Saliendo por la larguísima avenida Massachusetts hacia el río, llegaríamos directamente (la misma línea roja del metro, pero en sentido contrario al anterior, nos llevaría ahora en pocos minutos) al no muy lejano Instituto de Tecnología de Massachusetts, el famoso MIT (que los locales, al deletrearlo, conocen como el “em-ai-tí”), la segunda de las dos universidades aludidas. Situada también a la orilla del río pero más al este y más cercana al centro de Boston, fue fundada en el siglo XIX y es de menor tamaño. Su campus conforma una pequeña ciudad, sin el empaque ni la solera del anterior.
Sus edificios, de grandes dimensiones, son ya de corte moderno y contrastan la solidez y desnudez de hormigón de algunos con otros de atrevido diseño abierto y nuevos materiales; el mayor de ellos, cuya entrada sorprende por sus columnas y su entrada de altos techos, consta de un interminable pasillo central del que salen otros laterales, todos abarrotados por alumnos, profesores y demás personal que van y vienen de continuo, a la manera de un hormiguero humano.
Lo mismo ocurre con sus calles, plazas y mobiliario urbano, más amplios y actuales, poco que ver ya con sus homólogos ingleses. Aunque en sus múltiples centros se estudian asímismo todo tipo de saberes, son la Economía, la Lingüística y, sobre todo, la Ingeniería Tecnológica de su MitLab, laboratorio de computación e inteligencia artificial, (antes impulsadas por la industrialización, la guerra y la carrera espacial, y ahora por la globalización, la robótica e internet) las que le han dado fama, haciéndola muy selectiva y llenándola de investigadores galardonados con el premio Nóbel y otros altos reconocimientos. Su logotipo son sus iniciales en mayúscula con diseño geométrico y en colores gris y rojizo, y su lema hace honor a su objetivo de aplicar a la vida práctica las teorías desarrolladas: “la mente y la mano”. De sus aulas han salido, entre muchos otros, el lingüista y politólogo Chomsky, el economista Krugman o el actor James Woods.

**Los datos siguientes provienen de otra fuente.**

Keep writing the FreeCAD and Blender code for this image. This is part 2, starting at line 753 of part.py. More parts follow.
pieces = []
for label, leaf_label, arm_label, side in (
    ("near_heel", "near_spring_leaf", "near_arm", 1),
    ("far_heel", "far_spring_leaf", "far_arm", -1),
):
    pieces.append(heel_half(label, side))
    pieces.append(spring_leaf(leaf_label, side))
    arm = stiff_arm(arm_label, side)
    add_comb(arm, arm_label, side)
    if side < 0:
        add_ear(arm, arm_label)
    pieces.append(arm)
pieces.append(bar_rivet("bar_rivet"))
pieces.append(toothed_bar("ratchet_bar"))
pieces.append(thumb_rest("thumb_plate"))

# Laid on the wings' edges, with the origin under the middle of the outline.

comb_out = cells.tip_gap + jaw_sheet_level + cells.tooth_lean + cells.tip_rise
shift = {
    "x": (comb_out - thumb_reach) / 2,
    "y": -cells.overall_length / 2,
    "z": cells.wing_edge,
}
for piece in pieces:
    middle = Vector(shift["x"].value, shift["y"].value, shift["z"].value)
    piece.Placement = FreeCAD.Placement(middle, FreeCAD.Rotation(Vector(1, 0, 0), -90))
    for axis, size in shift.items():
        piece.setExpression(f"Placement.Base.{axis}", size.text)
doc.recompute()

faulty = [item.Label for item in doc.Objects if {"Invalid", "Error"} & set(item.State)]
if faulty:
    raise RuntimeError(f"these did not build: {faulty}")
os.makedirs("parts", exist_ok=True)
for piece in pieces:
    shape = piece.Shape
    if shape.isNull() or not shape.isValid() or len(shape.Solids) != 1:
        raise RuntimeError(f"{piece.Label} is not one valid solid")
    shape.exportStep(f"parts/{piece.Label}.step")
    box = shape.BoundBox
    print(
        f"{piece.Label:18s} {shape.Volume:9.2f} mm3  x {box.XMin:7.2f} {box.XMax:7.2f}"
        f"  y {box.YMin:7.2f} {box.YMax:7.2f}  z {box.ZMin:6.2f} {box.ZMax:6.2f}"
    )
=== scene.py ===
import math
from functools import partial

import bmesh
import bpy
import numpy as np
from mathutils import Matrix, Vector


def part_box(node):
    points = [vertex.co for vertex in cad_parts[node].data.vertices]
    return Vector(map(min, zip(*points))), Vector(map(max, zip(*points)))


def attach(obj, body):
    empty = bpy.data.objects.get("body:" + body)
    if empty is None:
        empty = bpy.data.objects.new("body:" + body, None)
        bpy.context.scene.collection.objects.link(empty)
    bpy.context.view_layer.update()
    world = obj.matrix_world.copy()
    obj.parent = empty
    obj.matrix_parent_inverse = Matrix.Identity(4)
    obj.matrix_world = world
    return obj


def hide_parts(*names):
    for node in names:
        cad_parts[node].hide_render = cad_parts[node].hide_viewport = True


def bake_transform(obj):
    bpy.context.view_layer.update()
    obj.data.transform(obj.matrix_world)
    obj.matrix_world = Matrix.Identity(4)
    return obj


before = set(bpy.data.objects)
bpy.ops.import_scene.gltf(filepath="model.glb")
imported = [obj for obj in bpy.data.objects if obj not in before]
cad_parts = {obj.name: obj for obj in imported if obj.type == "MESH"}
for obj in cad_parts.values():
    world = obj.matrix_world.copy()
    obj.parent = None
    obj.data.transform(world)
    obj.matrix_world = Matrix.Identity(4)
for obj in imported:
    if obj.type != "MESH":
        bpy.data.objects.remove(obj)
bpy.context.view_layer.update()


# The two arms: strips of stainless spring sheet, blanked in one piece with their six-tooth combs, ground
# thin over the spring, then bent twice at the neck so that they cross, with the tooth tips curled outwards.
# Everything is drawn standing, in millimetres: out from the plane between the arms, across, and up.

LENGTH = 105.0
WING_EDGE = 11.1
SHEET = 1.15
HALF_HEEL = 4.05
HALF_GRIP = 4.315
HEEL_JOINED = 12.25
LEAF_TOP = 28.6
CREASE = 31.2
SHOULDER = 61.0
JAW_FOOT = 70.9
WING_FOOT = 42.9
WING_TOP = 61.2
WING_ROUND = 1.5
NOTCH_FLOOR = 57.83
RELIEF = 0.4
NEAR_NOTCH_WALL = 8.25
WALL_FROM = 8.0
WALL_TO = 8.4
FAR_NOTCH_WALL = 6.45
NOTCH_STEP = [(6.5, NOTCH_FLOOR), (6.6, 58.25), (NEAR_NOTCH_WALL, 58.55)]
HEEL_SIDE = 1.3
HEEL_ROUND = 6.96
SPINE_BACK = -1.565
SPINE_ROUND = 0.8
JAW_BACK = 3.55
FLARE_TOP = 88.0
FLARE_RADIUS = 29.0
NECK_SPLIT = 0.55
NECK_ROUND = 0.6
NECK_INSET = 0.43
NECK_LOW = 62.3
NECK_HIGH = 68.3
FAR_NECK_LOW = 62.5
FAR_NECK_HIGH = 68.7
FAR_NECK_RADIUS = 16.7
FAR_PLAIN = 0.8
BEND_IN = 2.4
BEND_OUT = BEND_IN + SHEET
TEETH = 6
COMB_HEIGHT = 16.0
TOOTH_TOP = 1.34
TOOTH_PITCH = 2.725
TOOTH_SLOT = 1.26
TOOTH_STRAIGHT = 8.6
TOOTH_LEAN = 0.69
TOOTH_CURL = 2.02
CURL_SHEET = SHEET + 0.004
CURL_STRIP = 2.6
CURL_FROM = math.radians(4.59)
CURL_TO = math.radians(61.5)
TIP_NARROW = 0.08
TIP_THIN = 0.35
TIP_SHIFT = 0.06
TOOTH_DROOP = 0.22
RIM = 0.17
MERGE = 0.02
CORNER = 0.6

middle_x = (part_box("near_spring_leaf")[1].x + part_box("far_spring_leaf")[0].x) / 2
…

Las visitas a estas universidades pueden hacerse por libre, pero también las hay guiadas, dirigidas por estudiantes que te van explicando la historia del campus y de los diferentes edificios, trufada de interesantes anécdotas sobre la vida estudiantil. Son gratuitas, aunque se espera siempre la correspondiente y razonable propina. Hay, por supuesto, zonas y servicios que solo permiten el acceso a estudiantes, profesores y personal acreditados. Un caso especial, sin embargo, son las jornadas de puertas abiertas, que permiten la entrada en bibliotecas, talleres y laboratorios, la presencia en prácticas y demostraciones de los estudiantes y la participación en actividades relacionadas con las enseñanzas del lugar.
Y, en contraste con el ambiente de inseguridad y precaución que se respira en la ciudad desde el atentado en el maratón, hace tres años (y en todo el país desde el 11S), asombra la facilidad con que se entra a estos recintos educativos, con plazas, puertas, pasillos, oficinas, aulas, despachos, laboratorios, almacenes y demás dependencias abiertas, sin apenas medidas de seguridad, al menos a la vista. Y con mucha gente y laboriosidad por todos lados.